# Start of Material
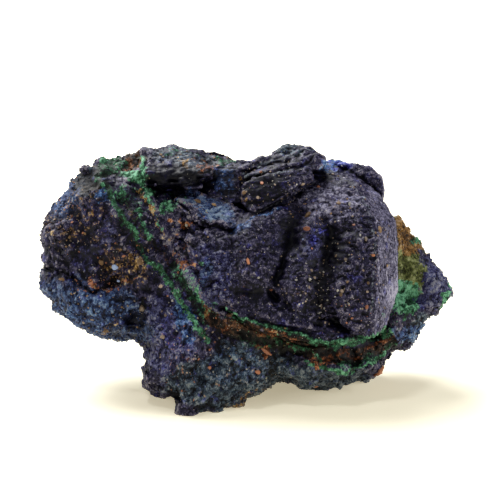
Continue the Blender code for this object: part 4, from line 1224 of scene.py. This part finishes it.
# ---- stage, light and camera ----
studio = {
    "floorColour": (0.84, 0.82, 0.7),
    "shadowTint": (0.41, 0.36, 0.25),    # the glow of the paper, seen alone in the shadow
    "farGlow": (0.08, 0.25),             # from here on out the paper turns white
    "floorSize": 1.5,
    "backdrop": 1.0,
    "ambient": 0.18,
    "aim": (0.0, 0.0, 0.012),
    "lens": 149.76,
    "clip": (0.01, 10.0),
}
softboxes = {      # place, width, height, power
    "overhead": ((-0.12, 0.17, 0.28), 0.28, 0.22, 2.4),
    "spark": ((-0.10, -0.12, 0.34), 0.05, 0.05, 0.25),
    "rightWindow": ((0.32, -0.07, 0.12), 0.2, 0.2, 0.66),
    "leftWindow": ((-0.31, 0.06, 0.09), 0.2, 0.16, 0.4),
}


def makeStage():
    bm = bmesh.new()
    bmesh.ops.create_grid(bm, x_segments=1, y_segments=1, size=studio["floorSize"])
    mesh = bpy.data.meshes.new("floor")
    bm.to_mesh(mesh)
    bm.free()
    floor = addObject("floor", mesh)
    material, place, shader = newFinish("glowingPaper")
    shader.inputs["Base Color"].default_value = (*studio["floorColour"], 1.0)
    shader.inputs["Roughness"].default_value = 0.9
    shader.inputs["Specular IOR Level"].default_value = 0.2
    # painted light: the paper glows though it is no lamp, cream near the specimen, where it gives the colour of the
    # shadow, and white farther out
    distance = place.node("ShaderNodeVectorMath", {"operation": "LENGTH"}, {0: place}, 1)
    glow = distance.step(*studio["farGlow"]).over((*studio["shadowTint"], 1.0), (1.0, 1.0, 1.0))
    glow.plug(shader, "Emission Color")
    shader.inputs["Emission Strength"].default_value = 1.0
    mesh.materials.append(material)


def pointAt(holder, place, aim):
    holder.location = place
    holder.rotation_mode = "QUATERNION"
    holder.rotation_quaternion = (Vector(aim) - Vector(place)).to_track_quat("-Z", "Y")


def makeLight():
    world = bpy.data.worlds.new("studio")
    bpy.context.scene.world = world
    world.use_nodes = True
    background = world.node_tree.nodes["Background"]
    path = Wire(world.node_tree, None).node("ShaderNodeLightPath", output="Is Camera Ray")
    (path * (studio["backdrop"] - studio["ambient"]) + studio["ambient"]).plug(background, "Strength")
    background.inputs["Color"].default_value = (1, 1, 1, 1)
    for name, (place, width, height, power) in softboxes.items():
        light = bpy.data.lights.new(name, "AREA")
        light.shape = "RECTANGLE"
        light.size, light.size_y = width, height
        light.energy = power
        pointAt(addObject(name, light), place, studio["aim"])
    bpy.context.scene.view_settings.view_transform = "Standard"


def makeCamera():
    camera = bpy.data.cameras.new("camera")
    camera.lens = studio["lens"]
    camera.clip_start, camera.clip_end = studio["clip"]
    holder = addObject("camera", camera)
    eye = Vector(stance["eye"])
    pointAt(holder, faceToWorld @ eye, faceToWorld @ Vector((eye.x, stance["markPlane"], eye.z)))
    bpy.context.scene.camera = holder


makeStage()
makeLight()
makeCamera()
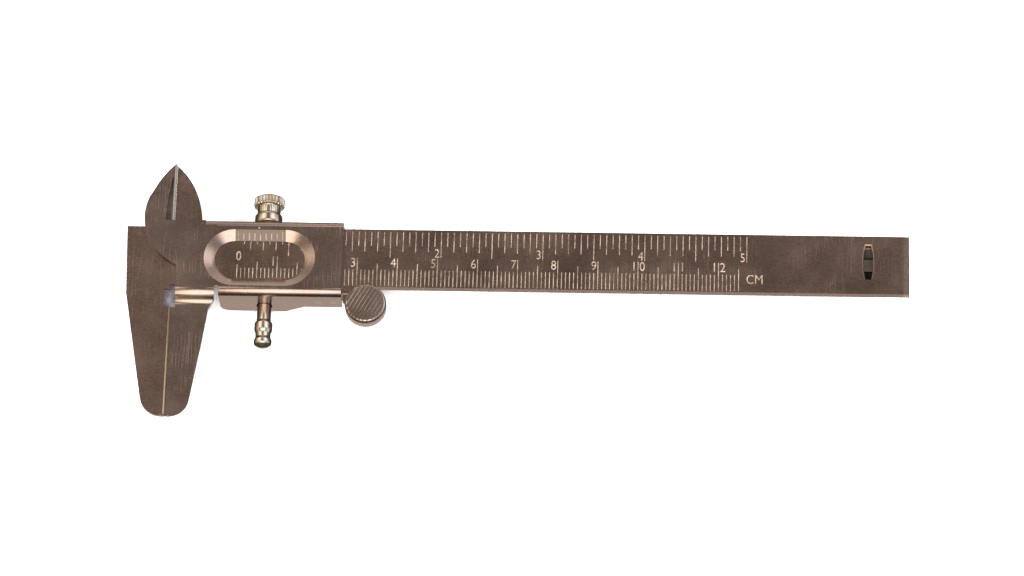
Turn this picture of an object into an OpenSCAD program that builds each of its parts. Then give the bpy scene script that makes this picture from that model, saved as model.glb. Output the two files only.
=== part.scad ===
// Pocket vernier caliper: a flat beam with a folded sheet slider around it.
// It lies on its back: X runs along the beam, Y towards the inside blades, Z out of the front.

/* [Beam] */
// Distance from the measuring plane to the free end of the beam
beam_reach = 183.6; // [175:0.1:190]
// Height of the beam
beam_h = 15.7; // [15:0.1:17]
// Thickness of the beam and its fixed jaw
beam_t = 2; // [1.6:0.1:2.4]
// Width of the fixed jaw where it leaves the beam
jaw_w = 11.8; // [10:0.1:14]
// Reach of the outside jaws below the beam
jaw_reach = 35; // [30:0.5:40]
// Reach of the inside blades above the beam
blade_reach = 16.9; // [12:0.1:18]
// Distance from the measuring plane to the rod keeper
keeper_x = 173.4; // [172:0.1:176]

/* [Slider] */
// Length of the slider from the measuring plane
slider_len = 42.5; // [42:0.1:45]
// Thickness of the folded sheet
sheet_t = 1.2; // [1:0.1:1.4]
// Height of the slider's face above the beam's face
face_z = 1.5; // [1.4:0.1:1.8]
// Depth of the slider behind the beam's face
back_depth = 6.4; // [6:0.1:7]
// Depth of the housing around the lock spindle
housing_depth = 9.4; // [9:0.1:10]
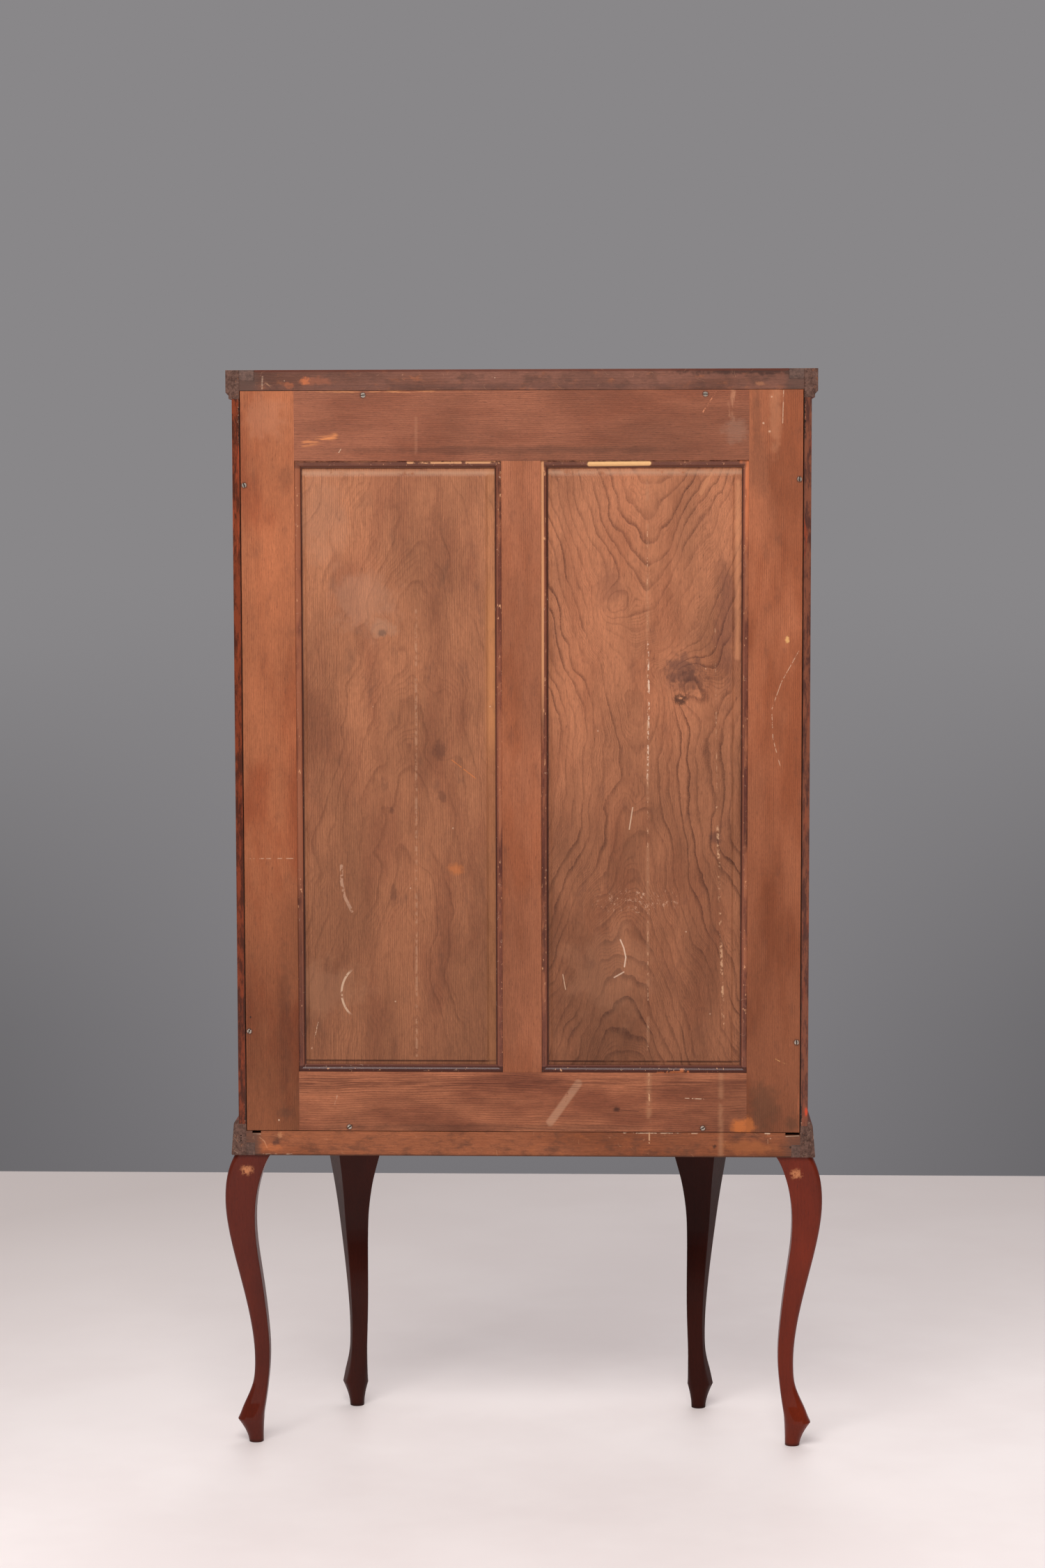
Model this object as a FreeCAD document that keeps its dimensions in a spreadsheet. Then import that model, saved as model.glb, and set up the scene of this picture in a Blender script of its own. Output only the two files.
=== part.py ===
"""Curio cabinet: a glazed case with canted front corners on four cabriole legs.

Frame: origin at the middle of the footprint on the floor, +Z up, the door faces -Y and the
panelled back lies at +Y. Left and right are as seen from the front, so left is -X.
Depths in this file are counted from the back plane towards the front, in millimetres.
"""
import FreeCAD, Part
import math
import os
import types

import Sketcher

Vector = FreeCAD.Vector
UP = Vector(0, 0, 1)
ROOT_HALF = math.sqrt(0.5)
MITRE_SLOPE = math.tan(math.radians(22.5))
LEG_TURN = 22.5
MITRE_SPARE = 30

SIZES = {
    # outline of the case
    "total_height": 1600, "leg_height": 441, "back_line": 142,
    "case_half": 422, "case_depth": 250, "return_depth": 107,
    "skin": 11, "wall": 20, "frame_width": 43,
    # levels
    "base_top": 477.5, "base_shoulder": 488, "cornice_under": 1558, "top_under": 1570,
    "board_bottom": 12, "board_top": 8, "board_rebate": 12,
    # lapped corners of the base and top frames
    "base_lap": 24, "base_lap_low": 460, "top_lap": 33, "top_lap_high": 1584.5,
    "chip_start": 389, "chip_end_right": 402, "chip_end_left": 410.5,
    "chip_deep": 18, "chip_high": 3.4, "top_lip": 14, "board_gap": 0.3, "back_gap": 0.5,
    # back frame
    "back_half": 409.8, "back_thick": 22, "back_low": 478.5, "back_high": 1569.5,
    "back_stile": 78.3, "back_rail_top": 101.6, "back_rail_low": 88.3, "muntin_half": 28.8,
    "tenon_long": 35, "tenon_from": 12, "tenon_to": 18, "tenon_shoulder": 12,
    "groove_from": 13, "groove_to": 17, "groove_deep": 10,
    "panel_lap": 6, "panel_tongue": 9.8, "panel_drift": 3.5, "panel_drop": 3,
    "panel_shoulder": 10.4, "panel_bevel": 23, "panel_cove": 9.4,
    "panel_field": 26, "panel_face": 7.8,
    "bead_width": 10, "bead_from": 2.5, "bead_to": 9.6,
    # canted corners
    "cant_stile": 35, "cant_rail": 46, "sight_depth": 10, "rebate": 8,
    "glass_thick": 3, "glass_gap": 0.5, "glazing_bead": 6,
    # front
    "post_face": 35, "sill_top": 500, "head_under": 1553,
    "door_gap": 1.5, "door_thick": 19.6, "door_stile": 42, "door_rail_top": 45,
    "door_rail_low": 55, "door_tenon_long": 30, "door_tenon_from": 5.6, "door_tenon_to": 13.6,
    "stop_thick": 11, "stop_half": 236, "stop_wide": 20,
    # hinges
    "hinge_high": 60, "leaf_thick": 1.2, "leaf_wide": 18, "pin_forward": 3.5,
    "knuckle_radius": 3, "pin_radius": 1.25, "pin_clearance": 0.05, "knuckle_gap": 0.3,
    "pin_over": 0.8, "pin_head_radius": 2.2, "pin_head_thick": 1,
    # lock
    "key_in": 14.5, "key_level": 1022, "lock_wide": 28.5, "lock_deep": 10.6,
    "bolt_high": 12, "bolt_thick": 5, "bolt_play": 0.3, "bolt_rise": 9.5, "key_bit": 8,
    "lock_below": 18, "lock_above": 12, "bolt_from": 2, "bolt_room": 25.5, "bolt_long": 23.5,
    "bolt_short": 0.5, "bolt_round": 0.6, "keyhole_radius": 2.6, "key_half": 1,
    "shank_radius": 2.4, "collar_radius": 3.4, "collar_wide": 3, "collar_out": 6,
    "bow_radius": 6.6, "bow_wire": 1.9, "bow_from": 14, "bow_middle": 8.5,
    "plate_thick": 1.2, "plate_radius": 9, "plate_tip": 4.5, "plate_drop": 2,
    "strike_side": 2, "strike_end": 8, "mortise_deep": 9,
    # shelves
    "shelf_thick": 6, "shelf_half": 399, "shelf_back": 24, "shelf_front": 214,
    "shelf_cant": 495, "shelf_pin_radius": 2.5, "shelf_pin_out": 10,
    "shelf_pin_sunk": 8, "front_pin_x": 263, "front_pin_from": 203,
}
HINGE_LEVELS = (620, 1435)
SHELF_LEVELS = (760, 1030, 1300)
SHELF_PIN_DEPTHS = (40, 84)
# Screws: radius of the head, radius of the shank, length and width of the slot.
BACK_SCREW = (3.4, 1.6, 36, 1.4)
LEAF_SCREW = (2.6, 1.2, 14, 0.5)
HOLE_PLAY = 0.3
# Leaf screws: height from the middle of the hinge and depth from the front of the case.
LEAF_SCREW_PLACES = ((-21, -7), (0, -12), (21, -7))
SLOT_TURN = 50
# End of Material
*Objective*.
Tell how many lines in the material above include the word "files", giving the number only.

*Solution to the problem*.
2